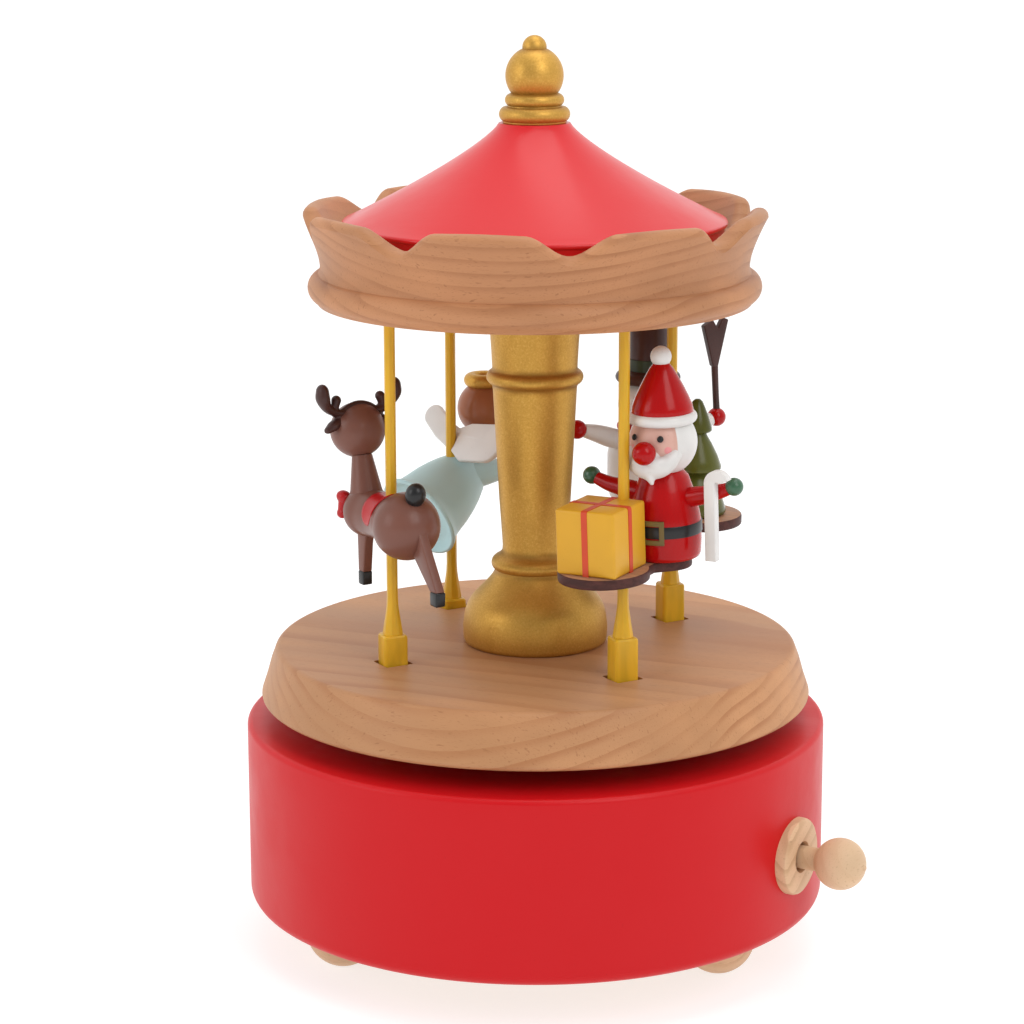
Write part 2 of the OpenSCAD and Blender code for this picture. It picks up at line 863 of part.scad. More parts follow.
// Band around the waist and the bow on the chest
module deer_harness() {
    color("red")
    at_pole(deer)
        difference() {
            union() {
                translate([0.9, 0, deer_spine_z])
                    rotate([0, 90, 0]) cylinder(r = 5.1, h = 4);
                translate([14.2, 0, 89.2]) sphere(r = 1.1, $fn = 24);
                for (s = [-1, 1]) {
                    bar([14.1, 0, 89.2], [14.1, s * 2.9, 91.1], 0.6, 1.4);
                    bar([14.1, 0, 89.2], [14.1, s * 3, 88], 0.6, 1.1);
                }
            }
            deer_torso();
            pole_hole();
        }
}

// ---------- Snowman with a tree ----------

snow_plate_z = 82.2;
snow_x = -9.2;
snow_lean = 1;
tree_x = 7.4;
tree_y = 1.2;
snow_base = snow_plate_z + plate_h;

module snowman_plate() {
    at_pole(snowman) plate(snow_plate_z, snow_lean, tree_x - 0.6, tree_y + 0.3, 9.2, snow_x);
}

module snow_tree() {
    z = snow_base;
    color("darkolivegreen")
    at_pole(snowman)
        difference() {
            lean(snow_plate_z, snow_lean)
                translate([tree_x, tree_y, 0])
                    rotate_extrude($fn = 48)
                        polygon([[0, z], [5.6, z], [6.1, z + 0.8], [5.2, z + 3.6], [3.6, z + 6.8],
                            [2.4, z + 8.4], [2.4, z + 8.8], [4.9, z + 9.1], [5.1, z + 9.8],
                            [3.4, z + 13.4], [1.9, z + 16.2], [1.9, z + 16.5], [3.4, z + 16.9],
                            [3.5, z + 17.5], [2.3, z + 20.4], [1.3, z + 22.6], [0.8, z + 23.2],
                            [0, z + 23.4]]);
            pole_hole();
        }
}

snow_head_z = snow_base + 19.6;
module snow_torso() {
    z = snow_base;
    rotate_extrude()
        polygon(concat(
            [[0, z], [7, z], [7.6, z + 0.6], [7.9, z + 3], [8, z + 8], [8, z + 10], [7.4, z + 12],
             [6.2, z + 14.2]],
            arc(0, snow_head_z, 6, -30, 50, 8),
            [[0, snow_head_z + 4.6]]));
}
module at_snowman() {
    at_pole(snowman)
        lean(snow_plate_z, snow_lean)
            translate([snow_x, 0, 0])
                children();
}

module snowman_body() {
    color("whitesmoke")
    difference() {
        at_snowman() snow_torso();
        at_pole(snowman) pole_hole();
    }
}

module snowman_hat() {
    z = snow_head_z + 4.6;
    color("saddlebrown")
    at_snowman()
        rotate_extrude()
            polygon(concat(
                [[0, z], [brim_w / 2 - 1, z]],
                arc(brim_w / 2 - 1, z + 1, 1, -90, 90, 6),
                [[4, z + 2.4], [4, z + 4.6], [4, z + 4.7], [3.9, z + 11.6], [0, z + 11.6]]));
}

hand_z = snow_base + 15.1;
hand_y = 17.2;
raised_z = snow_base + 16;
module snowman_arms() {
    color("whitesmoke")
    at_snowman()
        difference() {
            union() {
                bar([0, 6, hand_z - 2.8], [0, hand_y - 1.2, hand_z - 0.3], 1.9, 1.4);
                translate([0, hand_y, hand_z]) sphere(r = 1.95, $fn = 32);
                bar([0, -6, raised_z - 3.2], [0, -15.7, raised_z - 0.3], 1.9, 1.4);
                translate([0, -16.9, raised_z]) sphere(r = 1.95, $fn = 32);
            }
            snow_torso();
        }
}

module snow_broom() {
    z = hand_z;
    color("saddlebrown")
    at_snowman()
        difference() {
            union() {
                bar([0, hand_y, z + 0.5], [0, hand_y - 0.9, z + 12.6], 0.75, 0.75);
                translate([-0.75, hand_y - 1.1, z + 12])
                    rotate([90, 0, 90])
                        linear_extrude(height = 1.5)
                            polygon([
                                [-0.9, 0], [1, 0], [3, 8.4], [1.7, 8.9], [0.5, 6.6], [-0.9, 8.7], [-3, 7.4]
                            ]);
            }
            translate([0, hand_y, z]) sphere(r = 1.95, $fn = 32);
        }
}

// ---------- Angel ----------

angel_turn = 13.3;
hem_at = [-9.6, 0, 80.9];
gown_tilt = 62;
angel_skull = [9.9, 0, 101.1];
angel_head_r = 5.6;
spine_at = [1.9, 0, 95.5];

module at_angel() {
    at_pole(angel)
        rotate([0, 0, angel_turn])
            children();
}

// Bell with a flared hem
module angel_gown() {
    translate(hem_at)
        rotate([0, gown_tilt, 0])
            rotate_extrude()
                polygon([[0, 0], [hem_r - 0.5, 0], [hem_r - 0.3, 0.4], [8.6, 1.4], [8.1, 2.8], [7.7, 5],
                    [7.5, 7.5], [6.9, 10], [6.2, 12.5], [5.2, 15], [3.9, 17], [2.6, 18], [0, 18.3]]);
}

module angel_sleeve(s) {
    bar([4.8, s * 3.2, 88], [12.6, s * 4.2, 88.2], 2.1, 1.6);
}

module angel_dress() {
    color("lightblue")
    at_angel()
        difference() {
            union() {
                angel_gown();
                for (s = [-1, 1])
                    angel_sleeve(s);
            }
            pole_hole();
        }
}

// Head on its neck, and the hands
module angel_head() {
    color("sienna")
    at_angel()
        difference() {
            union() {
                translate(angel_skull) sphere(r = angel_head_r);
                bar([4.6, 0, 88], [9, 0, 97], 2.6, 2.4);
                for (s = [-1, 1])
                    translate([13.4, s * 4.3, 88.3]) sphere(r = 1.2, $fn = 24);
            }
            angel_gown();
            for (s = [-1, 1])
                angel_sleeve(s);
        }
}

// Petal of a wing: its reach along Y, and the radius of its round end
module angel_wing(s, sweep, reach, end_r) {
    rotate([s * 6, 0, s * sweep])
        linear_extrude(height = 1.3)
            hull() {
                translate([-0.3, s * 0.6]) circle(r = 2.4, $fn = 32);
                translate([-0.7, s * 4]) circle(r = 3.2, $fn = 32);
                translate([-0.5, s * reach]) circle(r = end_r, $fn = 32);
            }
}

// Pair of flat wings that leans back from the spine
module angel_wings() {
    color("white")
    at_angel()
        difference() {
            translate(spine_at)
                rotate([0, -57, 0])
                    union() {
                        angel_wing(1, -20, 8.4, 2.6);
                        angel_wing(-1, -6, 11.5, 3.6);
                    }
            angel_gown();
            pole_hole();
            bar([4.6, 0, 88], [9, 0, 97], 2.6, 2.4);
        }
}

module angel_halo() {
    color("goldenrod")
    at_angel()
        difference() {
            translate(angel_skull + [-0.1, 0, angel_head_r + 0.3])
                rotate_extrude() translate([2.8, 0]) circle(r = 1.5, $fn = 32);
            translate(angel_skull) sphere(r = angel_head_r);
        }
}

// ---------- Start and stop knob ----------

knob_in = 44.6;
ball_x = 67.2;
ball_r = 5;
module stop_knob() {
    color("tan")
    translate([0, 0, knob_z])
        rotate([0, 90, 0])
            rotate_extrude($fn = 64)
                polygon(concat(
                    [[0, knob_in], [knob_r, knob_in], [knob_r, ball_x - 4.4]],
                    arc(0, ball_x, ball_r, -61, 80, 16),
                    [[0.35, ball_x + ball_r + 0.3], [0, ball_x + ball_r + 0.4]]));
}

// Wire that the knob pushes against the air brake
wire_r = 0.5;
bend_r = 0.56;
module brake_wire() {
    wire_x = knob_in - 2;
    wire_z = gov_z + 1.6;
    path = [[knob_in, 0, knob_z], [wire_x, 0, knob_z], [wire_x, worm_y, wire_z],
        [gov_x + fan_r + 2.6, worm_y, wire_z]];
    color("gray")
    for (i = [0:2]) {
        bar(path[i], path[i + 1], wire_r, wire_r);
        if (i > 0) translate(path[i]) sphere(r = bend_r, $fn = 24);
    }
}

drum();
bottom_cover();
cover_screws();
feet();
knob_ring();
cam_ring();
shaft_bush();
bedplate();
bedplate_screws();
cylinder_brackets();
comb();
comb_block();
comb_screws();
governor_bracket();
platform();
hub_plate();
hub_screws();
main_shaft();
spring_barrel();
mainspring();
column();
tie_rod();
tie_nut();
crown();
roof();
finial();
santa_pole();
deer_pole();
snowman_pole();
angel_pole();
santa_plate();
gift_box();
gift_ribbon();
santa_body();
santa_belt();
santa_head();
santa_hat();
santa_arms();
candy_cane();
deer_body();
deer_head();
deer_antlers();
deer_legs();
deer_tail();
deer_harness();
snowman_plate();
snow_tree();
snowman_body();
snowman_hat();
snowman_arms();
snow_broom();
angel_dress();
angel_head();
angel_wings();
angel_halo();
pinned_cylinder();
governor();
stop_knob();
brake_wire();
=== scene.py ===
"""Carousel music box: its visible pieces, their paint and wood, and the studio around it."""
from math import acos, atan2, cos, degrees, pi, radians, sin, sqrt

import bmesh
import bpy
from mathutils import Matrix, Quaternion, Vector


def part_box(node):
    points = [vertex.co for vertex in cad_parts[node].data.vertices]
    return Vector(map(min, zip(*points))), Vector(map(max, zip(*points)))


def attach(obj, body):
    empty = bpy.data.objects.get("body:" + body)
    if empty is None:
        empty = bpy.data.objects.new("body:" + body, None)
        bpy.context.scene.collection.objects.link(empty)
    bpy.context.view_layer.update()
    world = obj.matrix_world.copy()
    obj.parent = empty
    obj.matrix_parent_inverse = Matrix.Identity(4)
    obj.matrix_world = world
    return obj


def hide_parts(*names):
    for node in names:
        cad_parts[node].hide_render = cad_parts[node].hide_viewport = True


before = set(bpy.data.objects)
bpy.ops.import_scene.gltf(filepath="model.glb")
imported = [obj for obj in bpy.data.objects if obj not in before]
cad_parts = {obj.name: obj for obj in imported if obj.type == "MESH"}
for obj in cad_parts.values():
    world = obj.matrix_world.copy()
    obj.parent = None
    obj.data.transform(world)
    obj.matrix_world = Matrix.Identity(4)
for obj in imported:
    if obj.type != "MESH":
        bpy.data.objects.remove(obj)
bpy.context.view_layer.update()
MM = 0.001
UP = Vector((0, 0, 1))
HERE = Matrix.Identity(4)
# Frame whose X and Y are a figure's Y and Z, for boards cut across the way that it faces
ACROSS = Matrix(((0, 0, 1, 0), (1, 0, 0, 0), (0, 1, 0, 0), (0, 0, 0, 1)))
# Frame whose X and Y are a figure's X and Z, for boards cut along the way that it faces
ALONG = Matrix(((1, 0, 0, 0), (0, 0, 1, 0), (0, 1, 0, 0), (0, 0, 0, 1)))
SIDES = ((-1, "right"), (1, "left"))


# ---------- Camera, floor and lights ----------

def make_camera():
    data = bpy.data.cameras.new("camera")
    data.lens = 106
    data.sensor_width = 36
    data.clip_start = 0.01
    camera = bpy.data.objects.new("camera", data)
    bpy.context.collection.objects.link(camera)
    camera.location = (0.2904, -0.5030, 0.2184)
    forward = Vector((-0.49425, 0.84079, -0.2212))
    roll = Quaternion((0, 0, 1), radians(-0.17))
    camera.rotation_euler = (forward.to_track_quat("-Z", "Y") @ roll).to_euler()
    bpy.context.scene.camera = camera


def make_floor():
    half = 12
    mesh = bpy.data.meshes.new("floor")
    mesh.from_pydata([(-half, -half, 0), (half, -half, 0), (half, half, 0), (-half, half, 0)], [],
                     [(0, 1, 2, 3)])
    floor = bpy.data.objects.new("floor", mesh)
    bpy.context.collection.objects.link(floor)
    mat, tree, shader = new_material("floor_white")
    fill(tree, shader, {
        "Base Color": (0.45, 0.45, 0.45, 1), "Roughness": 0.9, "Emission Color": (1, 1, 1, 1),
        "Emission Strength": 0.66})
    mesh.materials.append(mat)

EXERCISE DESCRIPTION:
Only the lines from the one holding "obj.parent = empty" through the one holding "bpy.data.objects.remove(obj)" are wanted; retype them exactly.

RESPONSE TO THE EXERCISE:
    obj.parent = empty
    obj.matrix_parent_inverse = Matrix.Identity(4)
    obj.matrix_world = world
    return obj


def hide_parts(*names):
    for node in names:
        cad_parts[node].hide_render = cad_parts[node].hide_viewport = True


before = set(bpy.data.objects)
bpy.ops.import_scene.gltf(filepath="model.glb")
imported = [obj for obj in bpy.data.objects if obj not in before]
cad_parts = {obj.name: obj for obj in imported if obj.type == "MESH"}
for obj in cad_parts.values():
    world = obj.matrix_world.copy()
    obj.parent = None
    obj.data.transform(world)
    obj.matrix_world = Matrix.Identity(4)
for obj in imported:
    if obj.type != "MESH":
        bpy.data.objects.remove(obj)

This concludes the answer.